## MATERIAL

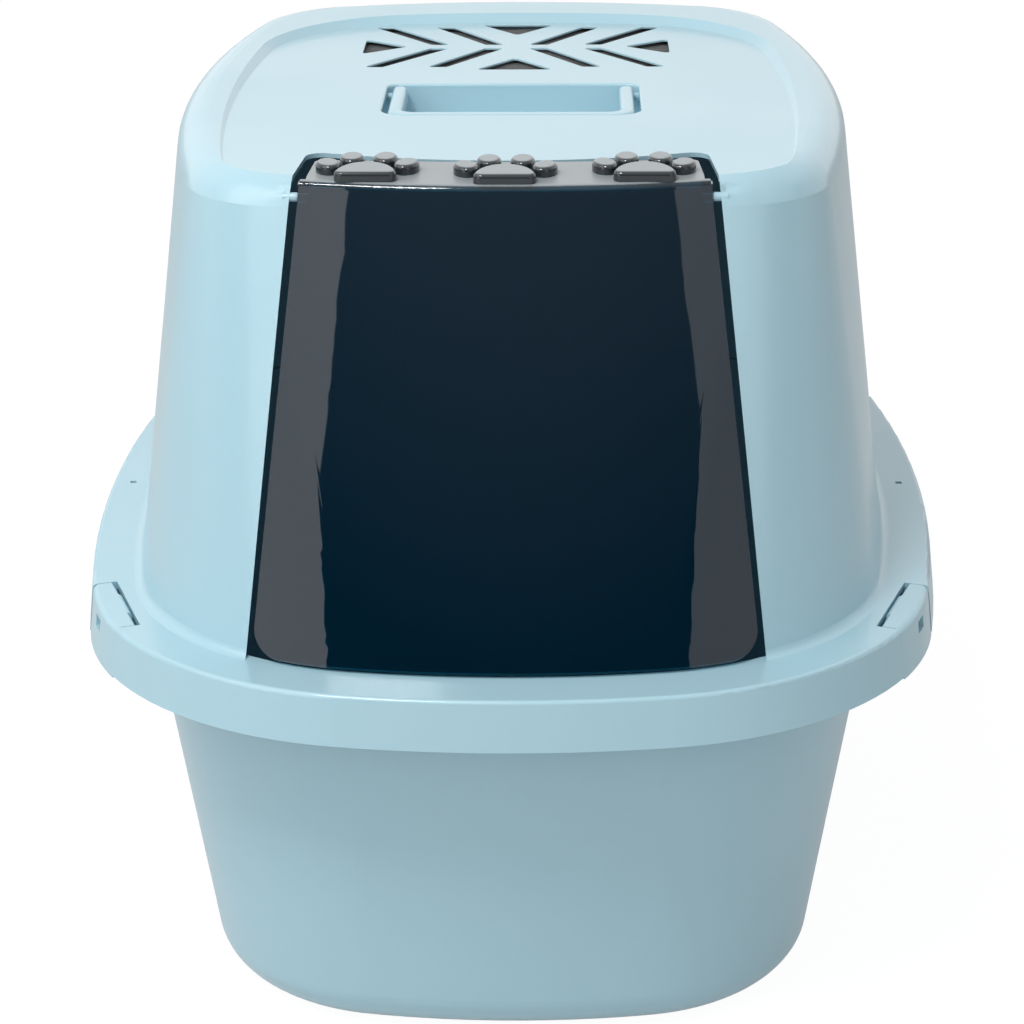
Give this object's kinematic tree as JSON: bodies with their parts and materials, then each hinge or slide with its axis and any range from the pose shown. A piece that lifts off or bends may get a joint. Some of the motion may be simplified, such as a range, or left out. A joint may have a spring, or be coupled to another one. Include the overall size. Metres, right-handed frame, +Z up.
{
  "type": "covered litter box",
  "caption": "Covered litter box: drafted tub, tall hood with a smoked swing flap topped by paw-shaped pads, folding carry handle, filtered roof vent and clips round the rim.",
  "frame": {"origin": "on the floor, under the middle of the overall box", "axes": "+Z up, -Y out of the door, +X to the right when facing the door"},
  "size_m": [0.4048, 0.5236, 0.3902],
  "materials": {
    "shell_plastic": "satin injection-moulded polypropylene, pastel blue",
    "smoked_plastic": "polished smoked clear plastic",
    "charcoal_pad": "carbon-loaded fibre fleece",
    "frame_plastic": "plain moulded plastic"
  },
  "bodies": {
    "tub": {"tub": "shell_plastic"},
    "hood": {"hood": "shell_plastic"},
    "flap": {"flap": "smoked_plastic"},
    "handle": {"handle": "shell_plastic"},
    "filter_frame": {"filter_frame": "frame_plastic", "filter_pad": "charcoal_pad"},
    "clip_front_left": {"clip_front_left": "shell_plastic"},
    "clip_front_right": {"clip_front_right": "shell_plastic"},
    "clip_rear_left": {"clip_rear_left": "shell_plastic"},
    "clip_rear_right": {"clip_rear_right": "shell_plastic"}
  },
  "joints": [
    {"name": "hood_lift", "type": "slide", "parent": "tub", "child": "hood", "axis": [0, 0, 1], "range_m": [0, 0.12]},
    {"name": "flap_swing", "type": "hinge", "parent": "hood", "child": "flap", "pos_m": [0, -0.16274, 0.3782], "axis": [1, 0, 0], "range_deg": [-70, 75]},
    {"name": "handle_fold", "type": "hinge", "parent": "hood", "child": "handle", "pos_m": [0, 0.013, 0.3808], "axis": [-1, 0, 0], "range_deg": [0, 90]},
    {"name": "filter_frame_swing", "type": "hinge", "parent": "hood", "child": "filter_frame", "pos_m": [0, 0.048, 0.3745], "axis": [-1, 0, 0], "range_deg": [0, 80]},
    {"name": "clip_front_left_swing", "type": "hinge", "parent": "hood", "child": "clip_front_left", "pos_m": [-0.173, -0.1554, 0.1866], "axis": [-0.3306, 0.9438, 0], "range_deg": [0, 95]},
    {"name": "clip_front_right_swing", "type": "hinge", "parent": "hood", "child": "clip_front_right", "pos_m": [0.173, -0.1554, 0.1866], "axis": [-0.3306, -0.9438, 0], "range_deg": [0, 95]},
    {"name": "clip_rear_left_swing", "type": "hinge", "parent": "hood", "child": "clip_rear_left", "pos_m": [-0.173, 0.1554, 0.1866], "axis": [0.3306, 0.9438, 0], "range_deg": [0, 95]},
    {"name": "clip_rear_right_swing", "type": "hinge", "parent": "hood", "child": "clip_rear_right", "pos_m": [0.173, 0.1554, 0.1866], "axis": [0.3306, -0.9438, 0], "range_deg": [0, 95]}
  ]
}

## SHORT TASK
Each line above that includes "with" should be shown.

## WORKED SOLUTION
Give this object's kinematic tree as JSON: bodies with their parts and materials, then each hinge or slide with its axis and any range from the pose shown. A piece that lifts off or bends may get a joint. Some of the motion may be simplified, such as a range, or left out. A joint may have a spring, or be coupled to another one. Include the overall size. Metres, right-handed frame, +Z up.
  "caption": "Covered litter box: drafted tub, tall hood with a smoked swing flap topped by paw-shaped pads, folding carry handle, filtered roof vent and clips round the rim.",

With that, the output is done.